Canadian Prime Minister Justin Trudeau on Monday said that nearly 10,000 businesses have applied for his government’s wage-subsidy program of C$73 billion ($52 billion) to deal with the COVID-19 crisis.
Applications opened in the early hours of the day and the subsidy was available for three months, retroactive to March 15, according to the reports.
During a daily press briefing, the prime minister said, “That gives you a sense of just how many people this program will help.

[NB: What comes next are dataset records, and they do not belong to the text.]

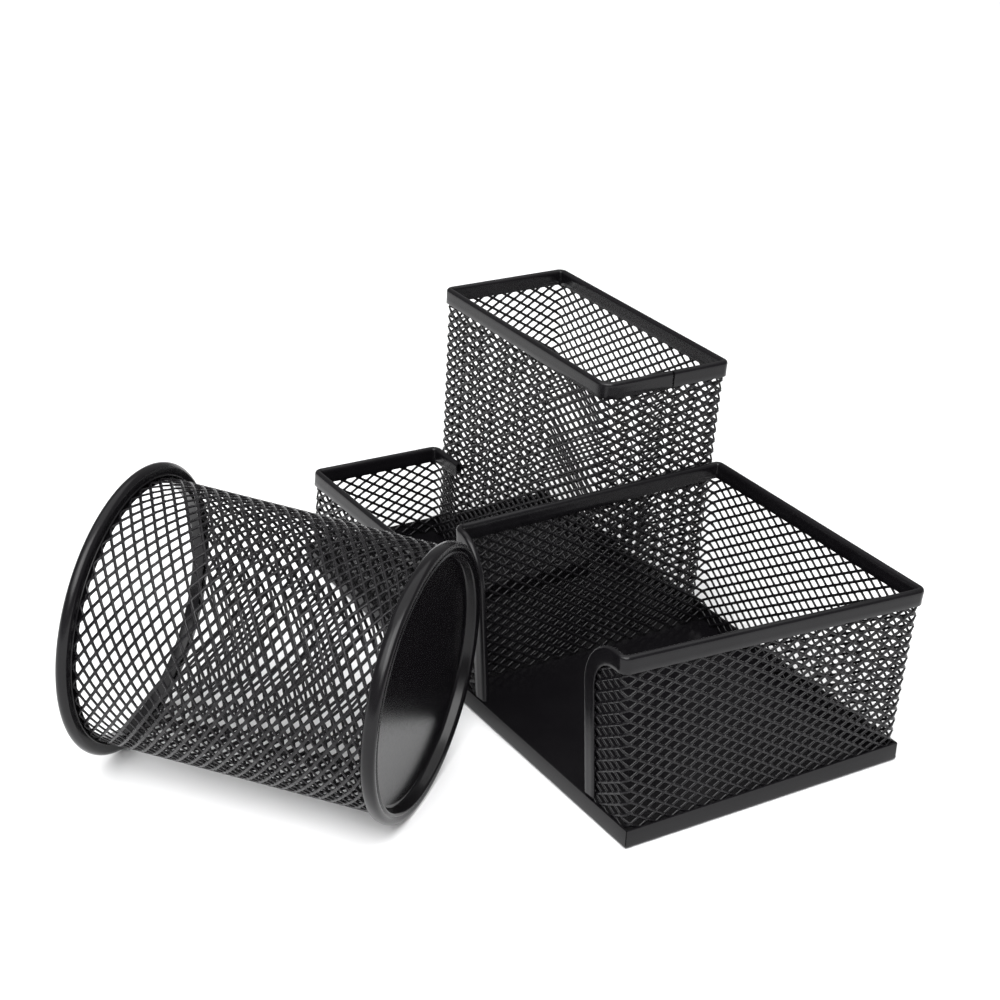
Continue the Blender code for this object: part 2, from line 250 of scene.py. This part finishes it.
def diamond_ring(a, b):
    """One diamond cell, 12 points each: the strand centre lines round it and the
    edge of its opening, as (along, up, lean), the lean being out of the sheet."""
    w, h, r = STRAND, BOND, BOND_RISE
    slope = (b / 2 - r) / (a / 2 - 2 * h)
    edge = 0.5 * w * math.sqrt(1 + slope * slope)

    def on_edge(u):
        return r / 2 + (a / 2 - h - u) * slope - edge

    tip = a / 2 - h + (r / 2 - edge) / slope
    u1, u2 = tip - 0.30, 0.30
    t1 = (a / 2 - h - u1) / (a / 2 - 2 * h)
    outer = [(a / 2, 0.0, 0.0), (a / 2 - h, r / 2, TWIST), (h, b / 2 - r / 2, -TWIST)]
    inner = [(tip - 0.07, 0.0, 0.0),
             (u1, on_edge(u1), -2 * t1 * TWIST),
             (u2, min(on_edge(u2), b / 2 - r - 0.05), -2 * TWIST)]
    top_outer, top_inner = (0.0, b / 2, 0.0), (0.0, b / 2 - r, -2 * TWIST)

    def quadrants(three, top):
        r, p, q = three
        ring = [r, p, q, top,
                (-q[0], q[1], q[2]), (-p[0], p[1], p[2]), (-r[0], 0.0, r[2]),
                (-p[0], -p[1], -p[2]), (-q[0], -q[1], -q[2]), (0.0, -top[1], -top[2]),
                (q[0], -q[1], -q[2]), (p[0], -p[1], -p[2])]
        return np.array(ring)

    return quadrants(outer, top_outer), quadrants(inner, top_inner)


def expanded_sheet(columns, rows, a, b, keep=None):
    """Vertices (along, up, out) and faces of an expanded sheet.

    Cells sit where column + row is even; bonds sit where it is odd, from
    column 0 and row 0.  Units are mm in the plane of the sheet.
    """
    i, j = np.meshgrid(np.arange(1, columns), np.arange(1, rows), indexing="ij")
    pick = (i + j) % 2 == 0
    i, j = i[pick], j[pick]
    cu, cv = i * a / 2, j * b / 2
    if keep is not None:
        good = keep(cu, cv)
        cu, cv = cu[good], cv[good]
    outer, inner = diamond_ring(a, b)
    ease = 0.16

    def place(ring, side, lift):
        p = np.empty((len(cu), 12, 3))
        p[..., 0] = cu[:, None] + ring[None, :, 0]
        p[..., 1] = cv[:, None] + ring[None, :, 1]
        p[..., 2] = ring[None, :, 2] + side * (THICK / 2 - lift)
        return p

    layers = np.stack([place(outer, 1, 0), place(inner, 1, ease),
                       place(inner, -1, ease), place(outer, -1, 0)], axis=1)
    flat = layers.reshape(-1, 3)
    key = np.round(flat * 400 + 0.123).astype(np.int64)
    _, first, back = np.unique(key, axis=0, return_index=True, return_inverse=True)
    verts = flat[first]
    index = back.reshape(len(cu), 4, 12)
    nxt = np.roll(index, -1, axis=2)
    quads = []
    for m in range(3):
        q = np.stack([index[:, m], nxt[:, m], nxt[:, m + 1], index[:, m + 1]], axis=-1)
        quads.append(q.reshape(-1, 4))
    # close the sheet along its cut edges
    e = np.stack([index[:, 0], nxt[:, 0], nxt[:, 3], index[:, 3]], axis=-1).reshape(-1, 4)
    edge_key = np.sort(e[:, :2], axis=1)
    _, inv, count = np.unique(edge_key, axis=0, return_inverse=True, return_counts=True)
    lone = count[inv.ravel()] == 1
    quads.append(e[lone][:, ::-1])
    return verts, np.concatenate(quads)


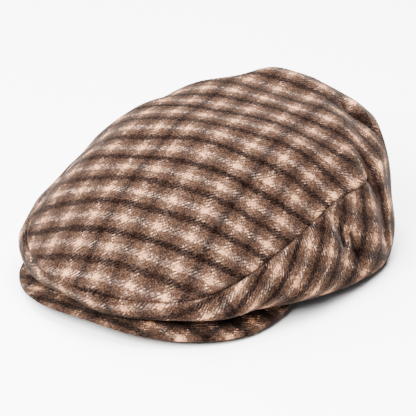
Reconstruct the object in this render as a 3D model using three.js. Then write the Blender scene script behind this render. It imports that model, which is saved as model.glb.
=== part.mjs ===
// A soft flat cap lying on a surface: a crown top, a side band and a peak, each one closed cloth solid.
// Millimetres, +Z up. The peak looks along -Y, +X is the wearer's left, and the cap rests on z = 0.
// A turn is the angle round the head in degrees: 0 at the peak's middle, 90 at the wearer's left, 180 behind.

import * as THREE from 'three';

// Driving sizes
const clothWall = 2.4;
const sewnGap = 0.3;
const levelRimWidth = 3;
const peakThickness = 3.6;
const peakInner = 83;
const peakEndTurn = 66;
const peakRoll = 1.2;
const headToMiddle = 9;
const apex = { forward: 7.6, up: 86.2 };
const flatTopAlong = 0.02;
const foldFadeAlong = 0.3;
const levelRim = { fromTurn: 90, toTurn: 115 };

// How finely the walls are drawn
const turnsRound = 84;
const topRings = 14;
const bandRings = 10;
const peakStations = 36;
const peakRings = 7;
const peakNoseSteps = 4;

// The crown, the same on both sides. seamOut and seamUp place the seam round the top panel, and fullness
// says how long the panel stays flat before it turns down to that seam. bellyOut and bellyUp pull the side
// band out, and rimOut and rimUp place its lower rim.
const crownRows = [
  { turn: 0, seamOut: 123.9, seamUp: 26.2, fullness: 1.9, bellyOut: 118.5, bellyUp: 7.3, rimOut: 109.8, rimUp: 12.6 },
  { turn: 30, seamOut: 115.9, seamUp: 27.1, fullness: 2.1, bellyOut: 126.8, bellyUp: 11.2, rimOut: 99.4, rimUp: 11 },
  { turn: 60, seamOut: 91.5, seamUp: 41.9, fullness: 2.7, bellyOut: 119, bellyUp: 22.2, rimOut: 92.1, rimUp: 7.8 },
  { turn: 90, seamOut: 83.9, seamUp: 55.1, fullness: 3, bellyOut: 108.6, bellyUp: 9.2, rimOut: 91, rimUp: 3.7 },
  { turn: 120, seamOut: 94.4, seamUp: 55.6, fullness: 3.2, bellyOut: 110.3, bellyUp: 15.7, rimOut: 101.7, rimUp: 0 },
  { turn: 150, seamOut: 104.4, seamUp: 68.6, fullness: 4.5, bellyOut: 116.9, bellyUp: 27.4, rimOut: 99.2, rimUp: 0 },
  { turn: 180, seamOut: 93.2, seamUp: 75.3, fullness: 4.2, bellyOut: 115.6, bellyUp: 39.2, rimOut: 99.2, rimUp: 0 },
];

// The folds that show: each follows a line on the cloth and fades over its spread. A lift below 0 is a dent.
const folds = [
  { name: 'dip behind the crown', from: [-58, 78, 68], to: [-46, 80, 72], spread: 18, lift: -12.6 },
  { name: 'hump over the back', from: [-22, 86, 78], to: [2, 84, 80], spread: 24, lift: 7.2 },
  { name: 'valley by the left corner', from: [40, 74, 80], to: [66, 60, 72], spread: 9, lift: -2.6 },
  { name: 'crease down the left side', from: [88, -5, 48], to: [96, 1, 26], spread: 6, lift: -2.4 },
  { name: 'long fold at the back left', from: [80, 41, 62], to: [94, 39, 20], spread: 6, lift: -3 },
];

// The peak, the same on both sides but for peakRoll, by which the wearer's left lies higher and the right
// lower. edgeOut and edgeUp place the underside of its outer edge, and innerUp the underside at the head
// opening.
const peakRows = [
  { turn: 0, edgeOut: 124.3, edgeUp: 7.2, innerUp: 8.4 },
  { turn: 15, edgeOut: 125.2, edgeUp: 5.6, innerUp: 9.2 },
  { turn: 30, edgeOut: 120.8, edgeUp: 2.4, innerUp: 9.8 },
  { turn: 45, edgeOut: 112, edgeUp: 0.9, innerUp: 7.4 },
  { turn: 60, edgeOut: 95.3, edgeUp: 1.8, innerUp: 5 },
  { turn: 75, edgeOut: 79.5, edgeUp: 3, innerUp: 3.5 },
];

// A column's value at any turn: a smooth curve through the rows, mirrored past the first and the last one.
function columnAt(rows, column, turn) {
  const lastRow = rows.length - 1;
  const place = Math.min(Math.abs(turn) / rows[1].turn, lastRow);
  const low = Math.min(Math.floor(place), lastRow - 1);
  const part = place - low;
  const value = (row) => rows[lastRow - Math.abs(lastRow - Math.abs(row))][column];
  const [before, here, next, after] = [value(low - 1), value(low), value(low + 1), value(low + 2)];
  const bend = 2 * before - 5 * here + 4 * next - after;
  const twist = 3 * here - before - 3 * next + after;
  return here + 0.5 * ((next - before) * part + bend * part ** 2 + twist * part ** 3);
}

// The point at a distance out from the head's axis and a height up
function placed(turn, out, up) {
  const angle = THREE.MathUtils.degToRad(turn);
  return new THREE.Vector3(out * Math.sin(angle), -out * Math.cos(angle), up);
}

// The smooth crown before its folds. along is 0 at the top of the crown, 1 at the seam and 2 at the rim.
function crownPoint(turn, along) {
  const seamOut = columnAt(crownRows, 'seamOut', turn);
  const seamUp = columnAt(crownRows, 'seamUp', turn);
  if (along <= 1) {
    const fall = (apex.up - seamUp) * along ** columnAt(crownRows, 'fullness', turn);
    const point = placed(turn, seamOut, 0).multiplyScalar(along);
    return point.add(new THREE.Vector3(0, -apex.forward * (1 - along), apex.up - fall));
  }
  const down = along - 1;
  const ends = [(1 - down) ** 2, 2 * down * (1 - down), down ** 2];
  const rimUp = Math.max(columnAt(crownRows, 'rimUp', turn), 0);
  const out = [seamOut, columnAt(crownRows, 'bellyOut', turn), columnAt(crownRows, 'rimOut', turn)];
  const up = [seamUp, columnAt(crownRows, 'bellyUp', turn), rimUp];
  const blend = (values) => values.reduce((sum, value, index) => sum + value * ends[index], 0);
  return placed(turn, blend(out), blend(up));
}

// The direction square to the cloth, away from the head
function outward(turn, along) {
  if (along < flatTopAlong) {
    return new THREE.Vector3(0, 0, 1);
  }
  const turnStep = 0.5;
  const alongStep = 0.01;
  const round = crownPoint(turn + turnStep, along).sub(crownPoint(turn - turnStep, along));
  const down = crownPoint(turn, Math.min(along + alongStep, 2)).sub(crownPoint(turn, along - alongStep));
  return down.cross(round).normalize();
}

// How far the folds lift the cloth at a point, fading out at the rim that stands on the surface
function foldLift(point, along) {
  const fade = Math.min((2 - along) / foldFadeAlong, 1);
  const closest = new THREE.Vector3();
  return folds.reduce((sum, fold) => {
    const line = new THREE.Line3(new THREE.Vector3(...fold.from), new THREE.Vector3(...fold.to));
    line.closestPointToPoint(point, true, closest);
    return sum + fade * fold.lift * Math.exp(-((closest.distanceTo(point) / fold.spread) ** 2));
  }, 0);
}

// A point in the cloth, depth below its outer face
function clothPoint(turn, along, depth, squareTo = along) {
  const point = crownPoint(turn, along);
  const lift = foldLift(point, along) - depth;
  return point.addScaledVector(outward(turn, squareTo), lift);
}

// The inner corner of the rim, cut level where the rim stands on the surface and square to the cloth in front
function rimInside(turn) {
  const square = clothPoint(turn, 2, clothWall);
  const level = clothPoint(turn, 2, 0).sub(placed(turn, levelRimWidth, 0));
  return square.lerp(level, THREE.MathUtils.smoothstep(Math.abs(turn), levelRim.fromTurn, levelRim.toTurn));
}

// How far along a sewn edge stands from the seam, for its half of the gap
function seamStep(turn, side) {
  const probe = 0.01;
  const reach = crownPoint(turn, 1).distanceTo(crownPoint(turn, 1 + side * probe)) / probe;
  return side * sewnGap / 2 / reach;
}

const allTurns = Array.from({ length: turnsRound }, (_, index) => -180 + (360 * index) / turnsRound);

function ring(pointAt) {
  return allTurns.map(pointAt);
}

// A closed solid from rings of points, each joined to the next. A ring of one point closes an end, and rings
// with no such ends are joined round from the last to the first.
function solidFromRings(rings) {
  const positions = rings.flat().flatMap((point) => [point.x, point.y, point.z]);
  const starts = rings.map((_, index) => rings.slice(0, index).reduce((sum, item) => sum + item.length, 0));
  const faces = [];
  const pairs = rings[0].length === 1 ? rings.length - 1 : rings.length;
  for (let index = 0; index < pairs; index += 1) {
    const upper = rings[index];
    const lower = rings[(index + 1) % rings.length];
    const upperStart = starts[index];
    const lowerStart = starts[(index + 1) % rings.length];
    const count = Math.max(upper.length, lower.length);
    for (let step = 0; step < count; step += 1) {
      const next = (step + 1) % count;
      if (lower.length > 1) {
        faces.push(upperStart + (upper.length > 1 ? step : 0), lowerStart + step, lowerStart + next);
      }
      if (upper.length > 1) {
        faces.push(upperStart + step, lowerStart + (lower.length > 1 ? next : 0), upperStart + next);
      }
    }
  }
  const geometry = new THREE.BufferGeometry();
  geometry.setAttribute('position', new THREE.Float32BufferAttribute(positions, 3));
  geometry.setIndex(faces);
  geometry.computeVertexNormals();
  return geometry;
}

// The top panel: one sheet of cloth from the top of the crown to the seam all round
function crownTopGeometry() {
  const sheet = (depth) => {
    const rings = [[clothPoint(0, 0, depth)]];
    for (let index = 1; index < topRings; index += 1) {
      rings.push(ring((turn) => clothPoint(turn, index / topRings, depth)));
    }
    rings.push(ring((turn) => clothPoint(turn, 1 + seamStep(turn, -1), depth, 1)));
    return rings;
  };
  return solidFromRings([...sheet(0), ...sheet(clothWall).reverse()]);
}

// The side band: one strip from the seam down to the rim, sewn into a ring
function sideBandGeometry() {
  const sheet = (depth) => {
    const rings = [ring((turn) => clothPoint(turn, 1 + seamStep(turn, 1), depth, 1))];
    for (let index = 1; index < bandRings; index += 1) {
      rings.push(ring((turn) => clothPoint(turn, 1 + index / bandRings, depth)));
    }
    return rings;
  };
  const rimOutside = ring((turn) => clothPoint(turn, 2, 0));
  return solidFromRings([...sheet(0), rimOutside, ring(rimInside), ...sheet(clothWall).reverse()]);
}

// One cut through the peak: along its top from the head opening, round its outer edge and back below
function peakSection(turn) {
  const half = peakThickness / 2;
  const lie = peakRoll * Math.sin(THREE.MathUtils.degToRad(turn));
  const raised = (column) => columnAt(peakRows, column, turn) + half + lie;
  const edge = { out: columnAt(peakRows, 'edgeOut', turn) - half, up: raised('edgeUp') };
  const inner = { out: peakInner, up: raised('innerUp') };
  const steps = Array.from({ length: peakRings + 1 }, (_, index) => index / peakRings);
  const across = (share, side) => placed(
    turn,
    THREE.MathUtils.lerp(inner.out, edge.out, share),
    THREE.MathUtils.lerp(inner.up, edge.up, share) + side * half,
  );
  const nose = Array.from({ length: peakNoseSteps - 1 }, (_, index) => {
    const angle = Math.PI * (0.5 - (index + 1) / peakNoseSteps);
    return placed(turn, edge.out + half * Math.cos(angle), edge.up + half * Math.sin(angle));
  });
  const top = steps.map((share) => across(share, 1));
  const below = steps.map((share) => across(1 - share, -1));
  return [...top, ...nose, ...below];
}

// The peak: its cuts joined from the wearer's left to the right, with a closed end at each side
function peakGeometry() {
  const sections = Array.from({ length: peakStations + 1 }, (_, index) => {
    return peakSection(peakEndTurn * (1 - (2 * index) / peakStations));
  });
  const middle = (section) => {
    const sum = section.reduce((total, point) => total.add(point), new THREE.Vector3());
    return [sum.divideScalar(section.length)];
  };
  return solidFromRings([middle(sections[0]), ...sections, middle(sections[peakStations])]);
}

function clothPiece(name, geometry, color) {
  const material = new THREE.MeshStandardMaterial({ color, roughness: 0.95, metalness: 0 });
  const piece = new THREE.Mesh(geometry, material);
  piece.name = name;
  piece.position.y = headToMiddle;
  return piece;
}

const cap = new THREE.Group();
cap.add(clothPiece('crown_top', crownTopGeometry(), '#8d7263'));
cap.add(clothPiece('side_band', sideBandGeometry(), '#866b5d'));
cap.add(clothPiece('peak', peakGeometry(), '#6f564a'));

export default cap;
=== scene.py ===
"""A soft flat cap of brushed wool check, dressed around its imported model.

The cap lies on a pale studio floor by itself. Its crown top, side band and peak are worked out here as fine
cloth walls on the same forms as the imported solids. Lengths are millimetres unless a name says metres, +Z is
up, the peak looks along -Y and +X is the wearer's left. A turn is the angle round the head in degrees, 0 at
the peak's middle and 180 behind. A place along the crown is 0 at its top, 1 at the seam round the top panel
and 2 at the rim.
"""

import logging
import math
from dataclasses import dataclass
from enum import Enum

import bpy
import numpy as np
from mathutils import Matrix, Vector


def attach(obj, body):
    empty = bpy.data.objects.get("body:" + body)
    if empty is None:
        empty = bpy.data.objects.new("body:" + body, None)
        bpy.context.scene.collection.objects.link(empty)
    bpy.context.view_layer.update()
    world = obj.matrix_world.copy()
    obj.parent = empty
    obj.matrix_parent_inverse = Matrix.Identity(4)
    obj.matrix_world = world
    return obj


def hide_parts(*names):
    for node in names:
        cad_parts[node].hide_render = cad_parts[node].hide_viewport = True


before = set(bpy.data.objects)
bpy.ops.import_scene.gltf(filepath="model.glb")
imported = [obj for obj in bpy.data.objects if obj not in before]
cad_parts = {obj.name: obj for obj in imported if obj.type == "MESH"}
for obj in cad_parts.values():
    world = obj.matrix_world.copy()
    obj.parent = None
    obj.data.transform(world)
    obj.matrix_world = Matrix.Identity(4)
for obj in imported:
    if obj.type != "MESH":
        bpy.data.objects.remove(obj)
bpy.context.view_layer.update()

Array = np.ndarray
Point = tuple[float, float, float]
Colour = tuple[float, float, float]
Socket = bpy.types.NodeSocket

MM = 0.001
HEAD_TO_MIDDLE = 9.0
CLOTH_WALL = 2.4
SEWN_GAP = 0.3
CHECK_SIZE = 20.0
CLOTH_MAP = "cloth"
# The mesh layer that carries the painted shading of the cloth's colour.
PAINTED_SHADING_LAYER = "shade"
CREASE_TIP = 0.2
# Painted shading in the cloth's colour: painted shade in sharp creases and along the seam's groove, a painted
# highlight on ridges.
CREASE_WIDTH, CREASE_PAINTED_SHADE = 1.3, 0.5
RIDGE_WIDTH, RIDGE_PAINTED_HIGHLIGHT = 2.2, 0.22
SEAM_WIDTH, SEAM_PAINTED_SHADE = 0.7, 0.28
# Painted shade that darkens the side band's last stretch down to its rim, next to the floor.
RIM_PAINTED_SHADE_START, RIM_PAINTED_SHADE = 1.84, 0.3
PAINTED_SHADING_LIMITS = (-0.7, 0.3)
BODY = "root"

log = logging.getLogger("flat_cap")


def add_object(name: str, data: bpy.types.ID) -> bpy.types.Object:
    """A new object in the scene, with its mesh, camera or light."""
    made = bpy.data.objects.new(name, data)
    bpy.context.scene.collection.objects.link(made)
    return made


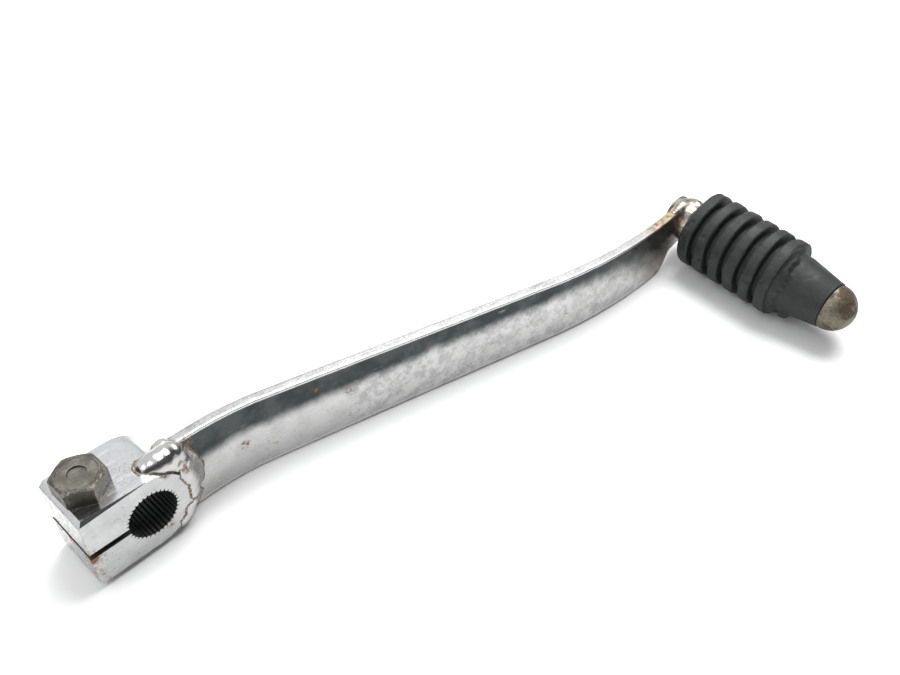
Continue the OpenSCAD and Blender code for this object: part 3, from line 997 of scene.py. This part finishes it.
def studio_world():
    """A room that is bright behind the lever and dark on the viewer's side, above a pale horizon."""
    world = bpy.data.worlds.new("studio")
    world.use_nodes = True
    tree = world.node_tree
    coord = tree.nodes.new("ShaderNodeTexCoord")
    lean = tree.nodes.new("ShaderNodeVectorMath")
    lean.operation = "DOT_PRODUCT"
    tree.links.new(coord.outputs["Generated"], lean.inputs[0])
    lean.inputs[1].default_value = Vector((-0.25, 0.8, 0.55)).normalized()
    ramp = tree.nodes.new("ShaderNodeValToRGB")
    tree.links.new(lean.outputs["Value"], ramp.inputs[0])
    ramp.color_ramp.interpolation = "EASE"
    first, last = ramp.color_ramp.elements
    first.position, first.color = 0.0, (0.1, 0.105, 0.11, 1)
    last.position, last.color = 0.55, (1.1, 1.11, 1.13, 1)
    height = tree.nodes.new("ShaderNodeSeparateXYZ")
    tree.links.new(coord.outputs["Generated"], height.inputs[0])
    low = tree.nodes.new("ShaderNodeMapRange")
    low.interpolation_type = "SMOOTHSTEP"
    tree.links.new(height.outputs["Z"], low.inputs["Value"])
    for socket, value in (("From Min", 0.06), ("From Max", 0.22), ("To Min", 1.0), ("To Max", 0.0)):
        low.inputs[socket].default_value = value
    blend = tree.nodes.new("ShaderNodeMix")
    blend.data_type = "RGBA"
    tree.links.new(low.outputs[0], blend.inputs[0])
    tree.links.new(ramp.outputs[0], blend.inputs[6])
    blend.inputs[7].default_value = (0.82, 0.825, 0.83, 1)
    background = tree.nodes["Background"]
    tree.links.new(blend.outputs[2], background.inputs["Color"])
    bpy.context.scene.world = world


studio_world()

CAMERA_AT = Vector((-45.78, -141.12, 162.90)) * MM
CAMERA_AZIMUTH, CAMERA_ELEVATION, CAMERA_ROLL = -44.6, 42.33, -1.11
CAMERA_LENS, SENSOR_WIDTH = 40.0, 36.0


def camera():
    """The camera, turned by its azimuth and elevation and then rolled about its line of sight."""
    a, e, r = (math.radians(v) for v in (CAMERA_AZIMUTH, CAMERA_ELEVATION, CAMERA_ROLL))
    forward = Vector((-math.sin(a) * math.cos(e), math.cos(a) * math.cos(e), -math.sin(e)))
    right = Vector((math.cos(a), math.sin(a), 0))
    up = right.cross(forward)
    x = right * math.cos(r) + up * math.sin(r)
    y = up * math.cos(r) - right * math.sin(r)
    data = bpy.data.cameras.new("camera")
    data.lens, data.sensor_width = CAMERA_LENS, SENSOR_WIDTH
    data.clip_start, data.clip_end = 0.01, 20
    obj = bpy.data.objects.new("camera", data)
    obj.matrix_world = Matrix.Translation(CAMERA_AT) @ Matrix((x, y, -forward)).transposed().to_4x4()
    bpy.context.scene.collection.objects.link(obj)
    bpy.context.scene.camera = obj


camera()
bpy.context.scene.view_settings.view_transform = "Standard"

Right across the country, it’s going to keep businesses and workers connected, and that gives people certainty that they will have a job now, and in the months to come, to support themselves and their family,”
The program covers 75 per cent of the first C$58,700 of an employee’s wage.
Trudeau has expanded the scope of, and eligibility for the program since first promising it last month.
It was passed at the Canadian parliament on April 11.
Last week, Trudeau announced to allot additional 1.1 billion country’s dollars (about US $782 million) for national medical research against the COVID-19.
Trudeau confirmed planned changes to the Canada Emergency Wage Subsidy, including greater flexibility for employers to have access to the program.
Business groups complained that the initial criteria for the wage subsidy, including the requirement that a business claiming the subsidy see its revenue decline by 30 per cent compared to the same month in the previous year, would exclude many businesses, including new, growing or seasonal companies.
Trudeau also announced changes to the Canada Summer Jobs program aimed at helping young people get work.
The changes include a boost to the wage subsidy up to 100 per cent and an extension of the end date for employment to February 28, 2021 and the inclusion of part-time jobs.
Trudeau noted that it is a long way off if Canadians want life to get back to the way it was exactly before the COVID-19 pandemic.
“There will be differences, even a few years from now, that we will have learned from dealing with this global pandemic that I think will be important lessons,” he added.
There were 48,230 confirmed COVID-19 cases in Canada and 2,701 deaths.